> [Problem statement] Set down exactly, please, each line from the one containing "peg, bud_skin, shift)" through the one containing "the imported solids.", both lines included, and no other line.

> [Modeling code records]
________________
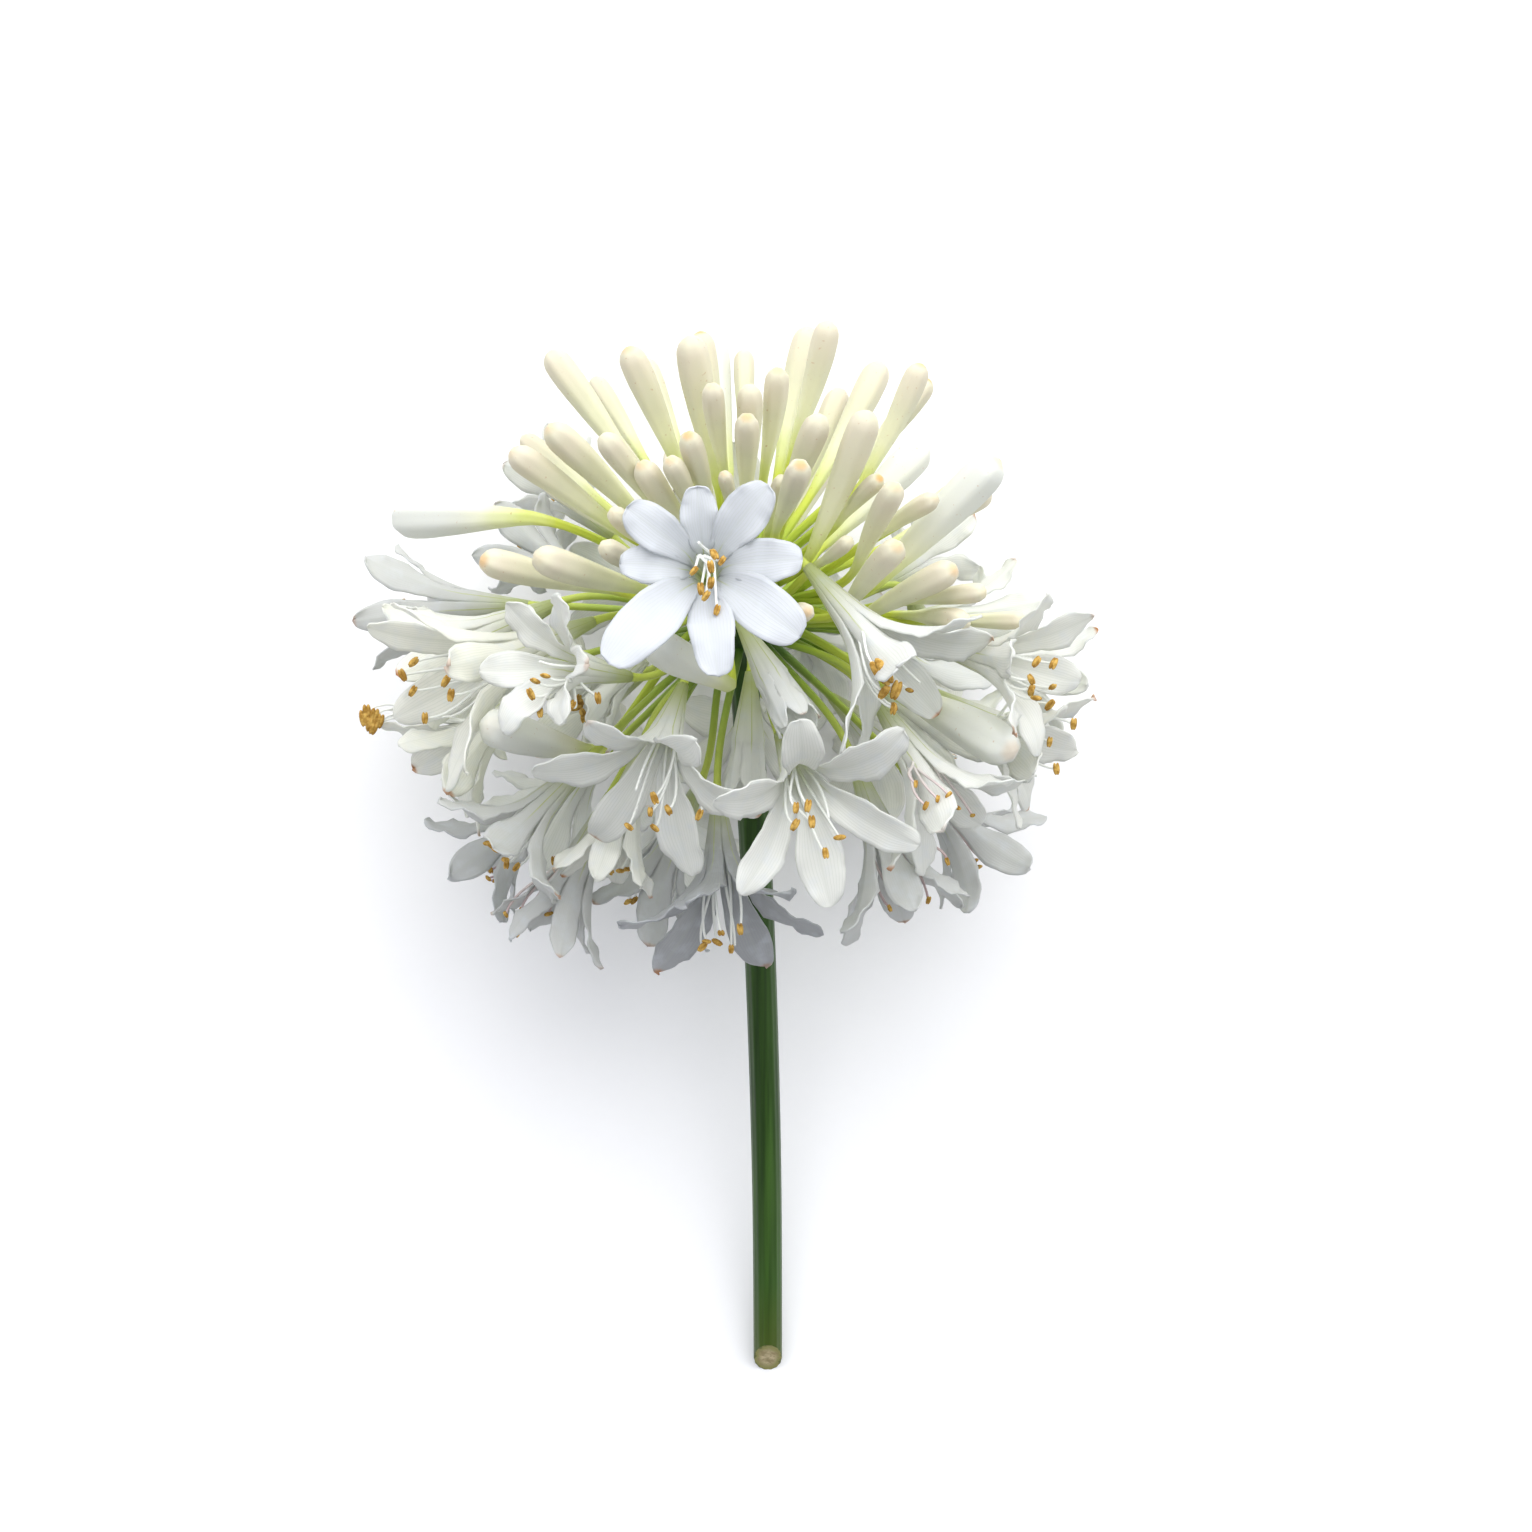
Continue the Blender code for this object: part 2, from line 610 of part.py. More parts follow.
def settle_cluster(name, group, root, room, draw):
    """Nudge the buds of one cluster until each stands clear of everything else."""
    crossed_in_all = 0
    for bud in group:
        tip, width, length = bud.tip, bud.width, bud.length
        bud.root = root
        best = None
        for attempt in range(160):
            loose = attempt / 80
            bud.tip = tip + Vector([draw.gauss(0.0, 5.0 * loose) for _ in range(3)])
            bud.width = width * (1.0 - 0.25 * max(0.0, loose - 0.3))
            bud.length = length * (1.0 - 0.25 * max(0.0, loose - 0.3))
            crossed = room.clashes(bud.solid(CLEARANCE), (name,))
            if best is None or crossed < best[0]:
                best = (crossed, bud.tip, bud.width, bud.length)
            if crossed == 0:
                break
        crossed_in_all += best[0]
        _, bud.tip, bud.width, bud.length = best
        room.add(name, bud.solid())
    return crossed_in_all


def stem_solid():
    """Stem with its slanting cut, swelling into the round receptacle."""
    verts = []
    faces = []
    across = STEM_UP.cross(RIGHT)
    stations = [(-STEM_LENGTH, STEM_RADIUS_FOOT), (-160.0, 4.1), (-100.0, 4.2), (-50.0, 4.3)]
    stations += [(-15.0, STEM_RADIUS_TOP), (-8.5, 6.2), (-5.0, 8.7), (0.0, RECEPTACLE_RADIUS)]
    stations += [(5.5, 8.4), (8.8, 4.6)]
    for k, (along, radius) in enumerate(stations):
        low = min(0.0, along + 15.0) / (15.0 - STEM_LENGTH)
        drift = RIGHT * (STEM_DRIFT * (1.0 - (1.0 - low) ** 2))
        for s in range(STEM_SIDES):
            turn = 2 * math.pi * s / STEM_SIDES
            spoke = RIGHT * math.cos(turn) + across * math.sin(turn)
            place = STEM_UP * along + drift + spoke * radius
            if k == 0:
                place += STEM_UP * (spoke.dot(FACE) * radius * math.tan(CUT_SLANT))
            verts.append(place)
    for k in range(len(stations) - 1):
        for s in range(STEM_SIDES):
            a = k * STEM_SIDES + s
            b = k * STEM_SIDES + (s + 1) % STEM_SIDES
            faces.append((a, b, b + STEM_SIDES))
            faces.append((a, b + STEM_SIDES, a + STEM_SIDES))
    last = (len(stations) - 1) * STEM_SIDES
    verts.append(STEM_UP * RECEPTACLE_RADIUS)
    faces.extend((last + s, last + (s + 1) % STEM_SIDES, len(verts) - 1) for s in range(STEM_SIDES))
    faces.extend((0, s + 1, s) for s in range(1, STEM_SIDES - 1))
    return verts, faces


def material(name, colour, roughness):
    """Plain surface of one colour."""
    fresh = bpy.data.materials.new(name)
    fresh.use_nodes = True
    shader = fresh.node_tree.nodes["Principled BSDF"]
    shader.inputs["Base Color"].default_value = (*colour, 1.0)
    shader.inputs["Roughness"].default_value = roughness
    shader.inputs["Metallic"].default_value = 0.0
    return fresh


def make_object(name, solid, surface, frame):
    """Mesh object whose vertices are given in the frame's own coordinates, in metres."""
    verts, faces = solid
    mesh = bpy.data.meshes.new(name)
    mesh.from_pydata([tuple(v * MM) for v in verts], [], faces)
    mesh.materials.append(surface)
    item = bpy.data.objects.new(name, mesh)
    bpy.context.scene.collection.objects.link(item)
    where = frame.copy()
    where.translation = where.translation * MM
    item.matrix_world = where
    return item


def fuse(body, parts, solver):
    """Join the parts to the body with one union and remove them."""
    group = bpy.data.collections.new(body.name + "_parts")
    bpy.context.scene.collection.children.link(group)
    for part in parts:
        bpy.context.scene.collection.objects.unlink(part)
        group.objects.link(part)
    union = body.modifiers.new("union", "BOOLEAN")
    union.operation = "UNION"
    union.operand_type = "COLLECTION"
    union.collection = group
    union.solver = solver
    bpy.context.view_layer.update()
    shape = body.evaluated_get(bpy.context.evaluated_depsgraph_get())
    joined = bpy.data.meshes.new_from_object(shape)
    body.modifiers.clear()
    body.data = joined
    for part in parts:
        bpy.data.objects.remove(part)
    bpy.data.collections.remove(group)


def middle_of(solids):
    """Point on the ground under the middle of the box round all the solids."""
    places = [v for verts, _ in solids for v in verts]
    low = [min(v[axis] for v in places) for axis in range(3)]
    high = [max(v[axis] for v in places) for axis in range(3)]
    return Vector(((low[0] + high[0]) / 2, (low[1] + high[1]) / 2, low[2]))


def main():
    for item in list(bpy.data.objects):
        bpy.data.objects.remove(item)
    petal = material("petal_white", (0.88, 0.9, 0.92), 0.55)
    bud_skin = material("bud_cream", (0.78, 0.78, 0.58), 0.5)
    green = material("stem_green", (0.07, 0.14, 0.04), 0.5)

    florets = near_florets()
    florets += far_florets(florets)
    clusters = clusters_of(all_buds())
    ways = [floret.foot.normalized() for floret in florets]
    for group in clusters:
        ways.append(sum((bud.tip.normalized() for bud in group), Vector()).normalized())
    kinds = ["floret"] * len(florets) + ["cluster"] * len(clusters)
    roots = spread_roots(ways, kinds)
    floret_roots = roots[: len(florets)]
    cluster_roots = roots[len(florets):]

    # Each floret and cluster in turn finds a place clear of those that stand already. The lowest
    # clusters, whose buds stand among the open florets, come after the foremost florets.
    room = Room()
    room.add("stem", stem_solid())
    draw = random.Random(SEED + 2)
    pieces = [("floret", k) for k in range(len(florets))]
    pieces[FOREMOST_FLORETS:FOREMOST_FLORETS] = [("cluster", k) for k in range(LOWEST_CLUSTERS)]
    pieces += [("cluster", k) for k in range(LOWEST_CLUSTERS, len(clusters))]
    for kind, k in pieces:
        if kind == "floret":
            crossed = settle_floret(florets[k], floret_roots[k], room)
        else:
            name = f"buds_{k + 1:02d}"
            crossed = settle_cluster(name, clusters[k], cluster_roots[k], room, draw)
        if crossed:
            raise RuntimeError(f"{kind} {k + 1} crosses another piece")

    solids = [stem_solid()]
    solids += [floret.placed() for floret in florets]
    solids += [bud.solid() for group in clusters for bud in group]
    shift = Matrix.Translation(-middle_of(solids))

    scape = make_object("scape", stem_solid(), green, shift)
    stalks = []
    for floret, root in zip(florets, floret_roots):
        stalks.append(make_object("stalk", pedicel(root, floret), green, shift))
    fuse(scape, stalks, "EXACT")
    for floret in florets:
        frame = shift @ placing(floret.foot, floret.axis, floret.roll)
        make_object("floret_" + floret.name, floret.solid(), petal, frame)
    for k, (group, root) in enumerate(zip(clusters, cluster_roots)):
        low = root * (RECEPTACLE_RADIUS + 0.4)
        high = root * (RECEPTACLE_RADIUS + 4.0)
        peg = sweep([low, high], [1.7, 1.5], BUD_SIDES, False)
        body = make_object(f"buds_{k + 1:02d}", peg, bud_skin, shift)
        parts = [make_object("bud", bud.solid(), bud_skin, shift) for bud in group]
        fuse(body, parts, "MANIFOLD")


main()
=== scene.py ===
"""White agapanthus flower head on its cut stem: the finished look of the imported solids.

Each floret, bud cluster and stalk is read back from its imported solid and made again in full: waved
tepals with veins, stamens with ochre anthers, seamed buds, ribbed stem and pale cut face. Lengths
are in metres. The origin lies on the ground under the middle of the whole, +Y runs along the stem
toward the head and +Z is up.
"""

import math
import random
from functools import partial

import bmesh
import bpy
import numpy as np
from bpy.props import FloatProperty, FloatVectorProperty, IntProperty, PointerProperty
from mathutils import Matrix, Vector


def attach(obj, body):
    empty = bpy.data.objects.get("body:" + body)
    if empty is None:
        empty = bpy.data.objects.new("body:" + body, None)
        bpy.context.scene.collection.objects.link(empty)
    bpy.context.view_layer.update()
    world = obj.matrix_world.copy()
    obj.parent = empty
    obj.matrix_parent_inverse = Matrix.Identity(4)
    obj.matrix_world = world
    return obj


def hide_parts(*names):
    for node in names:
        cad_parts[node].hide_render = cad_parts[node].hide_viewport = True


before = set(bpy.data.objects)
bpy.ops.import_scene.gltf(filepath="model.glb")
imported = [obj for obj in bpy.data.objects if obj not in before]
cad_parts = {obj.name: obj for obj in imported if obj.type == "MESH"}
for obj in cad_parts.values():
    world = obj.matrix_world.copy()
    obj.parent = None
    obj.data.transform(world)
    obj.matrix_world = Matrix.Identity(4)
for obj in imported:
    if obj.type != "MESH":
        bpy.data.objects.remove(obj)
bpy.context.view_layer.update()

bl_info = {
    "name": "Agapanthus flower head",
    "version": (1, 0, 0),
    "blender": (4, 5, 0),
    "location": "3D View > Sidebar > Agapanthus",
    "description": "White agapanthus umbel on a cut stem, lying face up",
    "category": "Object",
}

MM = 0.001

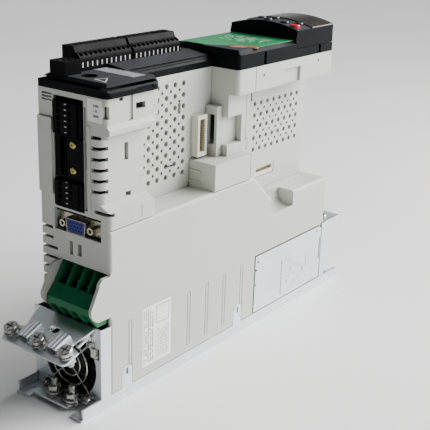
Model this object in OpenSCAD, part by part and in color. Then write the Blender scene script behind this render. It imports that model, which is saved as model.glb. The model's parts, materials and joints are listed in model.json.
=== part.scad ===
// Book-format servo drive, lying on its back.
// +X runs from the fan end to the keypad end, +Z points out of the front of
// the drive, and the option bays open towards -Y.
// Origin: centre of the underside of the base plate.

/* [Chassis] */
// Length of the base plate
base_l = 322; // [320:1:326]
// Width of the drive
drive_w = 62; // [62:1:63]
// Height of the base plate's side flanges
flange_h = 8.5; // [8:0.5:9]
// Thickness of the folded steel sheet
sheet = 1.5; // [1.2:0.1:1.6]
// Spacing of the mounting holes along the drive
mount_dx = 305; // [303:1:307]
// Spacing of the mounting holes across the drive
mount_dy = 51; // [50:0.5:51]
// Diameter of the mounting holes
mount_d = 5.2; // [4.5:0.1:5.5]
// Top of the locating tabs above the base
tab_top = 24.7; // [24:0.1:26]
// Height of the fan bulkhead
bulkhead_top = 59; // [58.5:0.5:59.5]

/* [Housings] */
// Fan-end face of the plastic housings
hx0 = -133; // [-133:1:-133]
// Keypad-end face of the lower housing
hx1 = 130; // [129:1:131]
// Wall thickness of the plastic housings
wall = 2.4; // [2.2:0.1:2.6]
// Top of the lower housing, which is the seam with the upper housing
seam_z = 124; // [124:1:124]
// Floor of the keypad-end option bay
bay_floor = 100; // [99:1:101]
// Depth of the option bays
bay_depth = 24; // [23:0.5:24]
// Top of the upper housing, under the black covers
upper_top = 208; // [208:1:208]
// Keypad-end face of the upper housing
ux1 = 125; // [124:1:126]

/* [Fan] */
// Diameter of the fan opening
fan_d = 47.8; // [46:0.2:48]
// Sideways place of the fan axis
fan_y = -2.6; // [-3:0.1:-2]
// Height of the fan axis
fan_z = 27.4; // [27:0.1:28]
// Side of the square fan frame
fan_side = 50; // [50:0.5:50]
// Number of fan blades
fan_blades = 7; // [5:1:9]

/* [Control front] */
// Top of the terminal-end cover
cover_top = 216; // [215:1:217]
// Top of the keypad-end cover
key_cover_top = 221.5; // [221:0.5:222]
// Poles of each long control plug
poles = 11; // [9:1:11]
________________
> [Final answer]
        body = make_object(f"buds_{k + 1:02d}", peg, bud_skin, shift)
        parts = [make_object("bud", bud.solid(), bud_skin, shift) for bud in group]
        fuse(body, parts, "MANIFOLD")


main()
=== scene.py ===
"""White agapanthus flower head on its cut stem: the finished look of the imported solids.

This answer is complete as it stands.